REQUIRED TASK: From the listing below, pull out every line where the string "that" appears.

RECORD LIST:
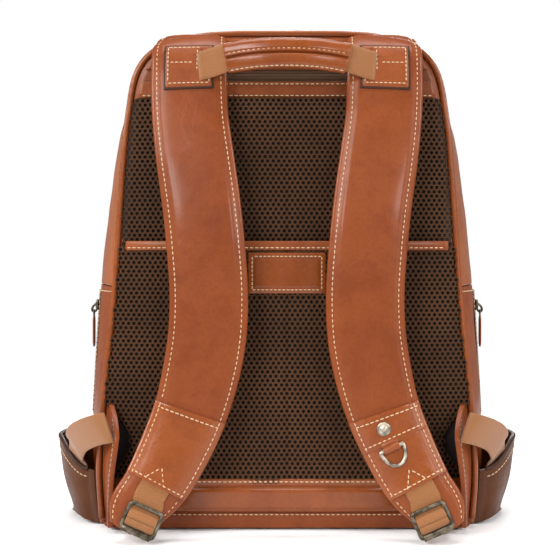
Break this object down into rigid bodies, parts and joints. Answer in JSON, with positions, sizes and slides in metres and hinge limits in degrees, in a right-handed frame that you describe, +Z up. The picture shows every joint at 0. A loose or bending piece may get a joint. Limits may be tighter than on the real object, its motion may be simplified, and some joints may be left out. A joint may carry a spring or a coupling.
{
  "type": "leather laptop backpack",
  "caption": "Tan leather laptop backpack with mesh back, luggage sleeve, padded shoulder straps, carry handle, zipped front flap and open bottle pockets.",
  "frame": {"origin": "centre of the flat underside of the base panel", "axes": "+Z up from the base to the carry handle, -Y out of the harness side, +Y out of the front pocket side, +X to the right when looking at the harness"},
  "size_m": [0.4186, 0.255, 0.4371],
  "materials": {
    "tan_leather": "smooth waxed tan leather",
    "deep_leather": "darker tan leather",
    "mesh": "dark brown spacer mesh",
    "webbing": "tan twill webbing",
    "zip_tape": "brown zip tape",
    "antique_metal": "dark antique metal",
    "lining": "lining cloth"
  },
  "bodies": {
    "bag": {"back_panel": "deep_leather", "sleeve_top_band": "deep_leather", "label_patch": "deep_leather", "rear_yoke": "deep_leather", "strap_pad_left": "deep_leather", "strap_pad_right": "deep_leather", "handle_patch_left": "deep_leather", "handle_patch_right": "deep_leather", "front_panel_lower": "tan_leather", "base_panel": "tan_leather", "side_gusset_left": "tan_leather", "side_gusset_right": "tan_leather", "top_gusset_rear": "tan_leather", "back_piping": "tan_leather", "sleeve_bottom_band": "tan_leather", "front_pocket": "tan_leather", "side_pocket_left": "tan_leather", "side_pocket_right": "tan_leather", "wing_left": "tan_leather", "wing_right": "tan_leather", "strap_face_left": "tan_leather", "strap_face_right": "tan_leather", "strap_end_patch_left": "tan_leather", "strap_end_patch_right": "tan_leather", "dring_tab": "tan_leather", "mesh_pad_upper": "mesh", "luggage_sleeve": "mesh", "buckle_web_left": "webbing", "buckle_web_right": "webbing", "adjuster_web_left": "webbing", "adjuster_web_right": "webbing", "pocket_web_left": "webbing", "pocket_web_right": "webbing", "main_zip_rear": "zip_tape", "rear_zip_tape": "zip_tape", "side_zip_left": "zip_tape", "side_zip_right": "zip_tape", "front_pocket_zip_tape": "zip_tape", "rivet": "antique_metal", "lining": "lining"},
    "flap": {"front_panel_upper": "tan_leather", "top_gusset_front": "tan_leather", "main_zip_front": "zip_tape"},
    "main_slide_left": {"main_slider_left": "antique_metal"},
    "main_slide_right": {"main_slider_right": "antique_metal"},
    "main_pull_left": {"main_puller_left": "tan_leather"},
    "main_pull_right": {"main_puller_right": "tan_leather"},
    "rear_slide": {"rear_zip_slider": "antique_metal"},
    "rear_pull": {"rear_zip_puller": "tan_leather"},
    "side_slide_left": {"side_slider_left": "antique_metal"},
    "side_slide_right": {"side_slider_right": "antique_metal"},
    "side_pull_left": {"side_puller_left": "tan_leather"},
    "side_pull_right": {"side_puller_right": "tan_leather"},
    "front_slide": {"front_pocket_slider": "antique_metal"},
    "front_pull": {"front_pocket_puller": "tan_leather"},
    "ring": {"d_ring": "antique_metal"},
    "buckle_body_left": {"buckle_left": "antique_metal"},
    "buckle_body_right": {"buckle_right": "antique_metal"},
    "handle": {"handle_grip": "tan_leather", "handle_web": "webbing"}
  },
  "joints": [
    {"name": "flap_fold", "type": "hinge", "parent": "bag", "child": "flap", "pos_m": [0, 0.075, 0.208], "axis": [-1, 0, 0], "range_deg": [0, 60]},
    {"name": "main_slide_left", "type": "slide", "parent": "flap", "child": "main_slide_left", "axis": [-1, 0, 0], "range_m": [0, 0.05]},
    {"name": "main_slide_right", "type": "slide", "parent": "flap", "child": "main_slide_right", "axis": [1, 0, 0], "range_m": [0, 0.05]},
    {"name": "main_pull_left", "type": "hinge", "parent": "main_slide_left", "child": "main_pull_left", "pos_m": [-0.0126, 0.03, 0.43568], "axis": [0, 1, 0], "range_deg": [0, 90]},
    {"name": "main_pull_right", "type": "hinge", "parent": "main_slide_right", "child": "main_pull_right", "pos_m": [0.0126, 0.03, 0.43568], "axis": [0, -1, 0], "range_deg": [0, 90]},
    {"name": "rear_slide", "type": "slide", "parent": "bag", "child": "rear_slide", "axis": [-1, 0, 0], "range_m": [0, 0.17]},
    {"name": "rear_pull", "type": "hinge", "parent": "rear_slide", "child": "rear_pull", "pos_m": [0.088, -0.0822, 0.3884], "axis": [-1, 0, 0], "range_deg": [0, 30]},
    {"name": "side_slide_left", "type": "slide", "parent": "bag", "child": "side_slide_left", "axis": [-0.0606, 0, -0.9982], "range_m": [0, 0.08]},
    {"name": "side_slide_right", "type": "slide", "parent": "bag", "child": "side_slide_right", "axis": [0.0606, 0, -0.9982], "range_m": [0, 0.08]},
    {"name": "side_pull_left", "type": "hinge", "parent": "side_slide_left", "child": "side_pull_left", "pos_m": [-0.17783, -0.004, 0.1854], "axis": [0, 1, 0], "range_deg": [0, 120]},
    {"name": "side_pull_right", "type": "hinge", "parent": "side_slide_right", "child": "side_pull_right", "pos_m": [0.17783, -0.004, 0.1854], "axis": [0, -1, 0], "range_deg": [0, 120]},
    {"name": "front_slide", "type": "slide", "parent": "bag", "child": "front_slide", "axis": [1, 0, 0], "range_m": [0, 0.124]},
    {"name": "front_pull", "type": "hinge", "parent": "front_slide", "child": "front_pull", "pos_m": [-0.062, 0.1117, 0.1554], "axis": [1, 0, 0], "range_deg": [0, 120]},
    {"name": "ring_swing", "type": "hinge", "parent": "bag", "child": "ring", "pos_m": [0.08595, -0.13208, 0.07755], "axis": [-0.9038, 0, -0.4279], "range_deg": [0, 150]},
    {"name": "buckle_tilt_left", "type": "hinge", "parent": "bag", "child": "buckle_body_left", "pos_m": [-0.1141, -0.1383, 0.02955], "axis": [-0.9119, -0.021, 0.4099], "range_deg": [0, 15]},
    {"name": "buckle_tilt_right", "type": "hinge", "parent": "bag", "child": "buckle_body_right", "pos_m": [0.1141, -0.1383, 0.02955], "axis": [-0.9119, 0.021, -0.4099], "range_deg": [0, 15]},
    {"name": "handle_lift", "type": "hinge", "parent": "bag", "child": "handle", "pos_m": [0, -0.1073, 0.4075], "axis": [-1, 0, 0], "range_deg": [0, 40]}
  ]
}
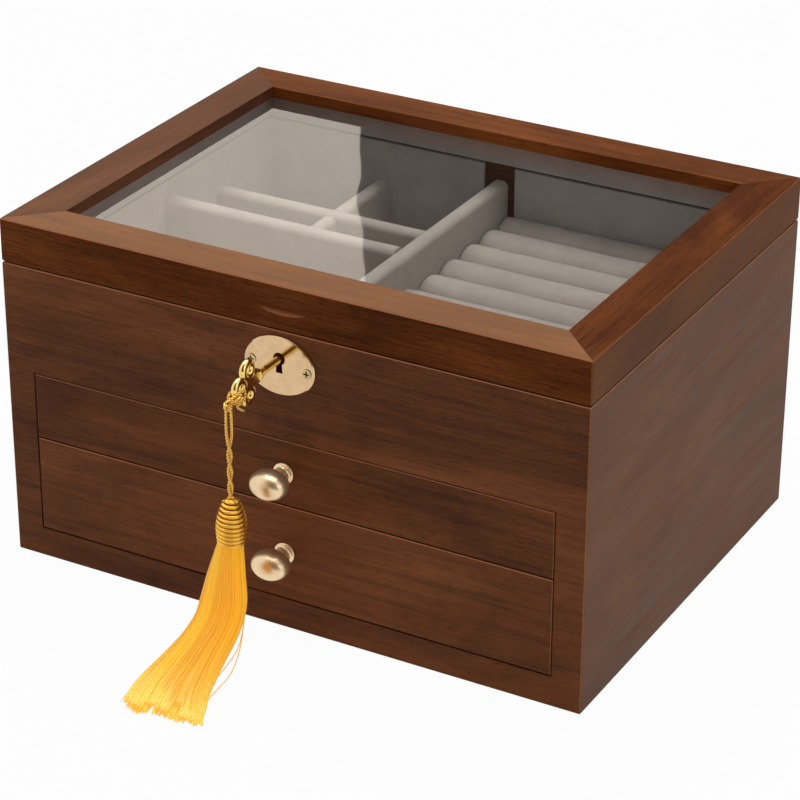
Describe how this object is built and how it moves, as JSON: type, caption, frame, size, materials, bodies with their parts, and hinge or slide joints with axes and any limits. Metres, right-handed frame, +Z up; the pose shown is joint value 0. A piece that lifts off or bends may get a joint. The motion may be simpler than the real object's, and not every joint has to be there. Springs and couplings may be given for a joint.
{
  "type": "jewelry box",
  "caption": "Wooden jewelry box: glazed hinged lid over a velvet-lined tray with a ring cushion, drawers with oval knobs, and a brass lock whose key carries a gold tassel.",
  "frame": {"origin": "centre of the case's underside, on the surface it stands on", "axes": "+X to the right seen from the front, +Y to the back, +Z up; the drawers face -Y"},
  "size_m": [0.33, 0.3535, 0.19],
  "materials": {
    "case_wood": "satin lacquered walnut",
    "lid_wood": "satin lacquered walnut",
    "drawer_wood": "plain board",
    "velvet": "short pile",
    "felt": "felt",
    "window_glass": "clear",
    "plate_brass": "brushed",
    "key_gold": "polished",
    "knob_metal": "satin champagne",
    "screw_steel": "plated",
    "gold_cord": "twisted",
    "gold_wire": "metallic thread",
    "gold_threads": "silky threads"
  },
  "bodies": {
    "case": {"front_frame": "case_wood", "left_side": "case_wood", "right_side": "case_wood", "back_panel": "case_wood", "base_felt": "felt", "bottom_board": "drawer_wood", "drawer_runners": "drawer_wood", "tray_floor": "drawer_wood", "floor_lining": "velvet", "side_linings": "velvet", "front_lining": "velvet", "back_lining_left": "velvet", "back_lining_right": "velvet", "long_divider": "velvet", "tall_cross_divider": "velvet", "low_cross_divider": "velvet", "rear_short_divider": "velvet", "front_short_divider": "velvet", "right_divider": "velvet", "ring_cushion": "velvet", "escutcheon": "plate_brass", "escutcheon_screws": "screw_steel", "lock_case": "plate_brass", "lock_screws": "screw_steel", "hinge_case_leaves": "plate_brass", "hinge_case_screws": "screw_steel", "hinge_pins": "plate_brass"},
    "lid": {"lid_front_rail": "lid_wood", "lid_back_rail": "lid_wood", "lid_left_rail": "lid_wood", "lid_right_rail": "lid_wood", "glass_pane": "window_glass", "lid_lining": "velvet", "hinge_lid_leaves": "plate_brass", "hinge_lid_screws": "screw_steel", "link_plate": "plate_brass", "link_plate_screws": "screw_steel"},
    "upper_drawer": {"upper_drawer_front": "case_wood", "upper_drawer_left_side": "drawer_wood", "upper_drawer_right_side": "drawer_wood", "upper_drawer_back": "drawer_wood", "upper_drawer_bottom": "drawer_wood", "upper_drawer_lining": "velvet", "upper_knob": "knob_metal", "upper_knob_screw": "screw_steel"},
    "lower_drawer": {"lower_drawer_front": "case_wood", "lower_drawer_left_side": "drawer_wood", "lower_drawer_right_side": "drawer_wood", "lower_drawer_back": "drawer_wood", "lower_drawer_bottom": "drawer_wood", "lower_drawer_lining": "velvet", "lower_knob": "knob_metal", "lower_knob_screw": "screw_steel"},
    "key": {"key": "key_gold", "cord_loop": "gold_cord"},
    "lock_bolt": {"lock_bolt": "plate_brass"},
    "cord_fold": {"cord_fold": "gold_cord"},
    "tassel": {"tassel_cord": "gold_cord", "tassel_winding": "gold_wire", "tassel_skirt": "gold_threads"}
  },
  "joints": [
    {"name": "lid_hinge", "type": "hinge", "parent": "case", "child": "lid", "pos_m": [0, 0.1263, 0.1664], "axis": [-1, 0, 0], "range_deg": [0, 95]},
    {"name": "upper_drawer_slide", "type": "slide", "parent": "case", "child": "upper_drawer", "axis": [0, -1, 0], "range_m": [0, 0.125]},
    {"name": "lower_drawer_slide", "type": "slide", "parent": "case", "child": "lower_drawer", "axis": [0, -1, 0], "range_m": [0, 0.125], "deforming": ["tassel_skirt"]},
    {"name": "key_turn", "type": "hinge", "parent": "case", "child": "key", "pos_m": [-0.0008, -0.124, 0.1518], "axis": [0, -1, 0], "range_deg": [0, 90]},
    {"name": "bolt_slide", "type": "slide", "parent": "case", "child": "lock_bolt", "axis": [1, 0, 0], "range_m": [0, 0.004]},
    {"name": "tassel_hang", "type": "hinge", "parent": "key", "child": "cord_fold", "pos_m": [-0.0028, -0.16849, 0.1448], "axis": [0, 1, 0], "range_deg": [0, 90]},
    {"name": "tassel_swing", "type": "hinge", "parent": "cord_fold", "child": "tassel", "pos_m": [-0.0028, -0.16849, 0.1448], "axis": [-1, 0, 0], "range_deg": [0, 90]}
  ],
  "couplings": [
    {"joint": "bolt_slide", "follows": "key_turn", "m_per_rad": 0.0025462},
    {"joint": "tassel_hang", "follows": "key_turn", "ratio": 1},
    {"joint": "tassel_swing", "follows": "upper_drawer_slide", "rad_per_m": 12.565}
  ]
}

FINAL RESULT:
Break this object down into rigid bodies, parts and joints. Answer in JSON, with positions, sizes and slides in metres and hinge limits in degrees, in a right-handed frame that you describe, +Z up. The picture shows every joint at 0. A loose or bending piece may get a joint. Limits may be tighter than on the real object, its motion may be simplified, and some joints may be left out. A joint may carry a spring or a coupling.
Describe how this object is built and how it moves, as JSON: type, caption, frame, size, materials, bodies with their parts, and hinge or slide joints with axes and any limits. Metres, right-handed frame, +Z up; the pose shown is joint value 0. A piece that lifts off or bends may get a joint. The motion may be simpler than the real object's, and not every joint has to be there. Springs and couplings may be given for a joint.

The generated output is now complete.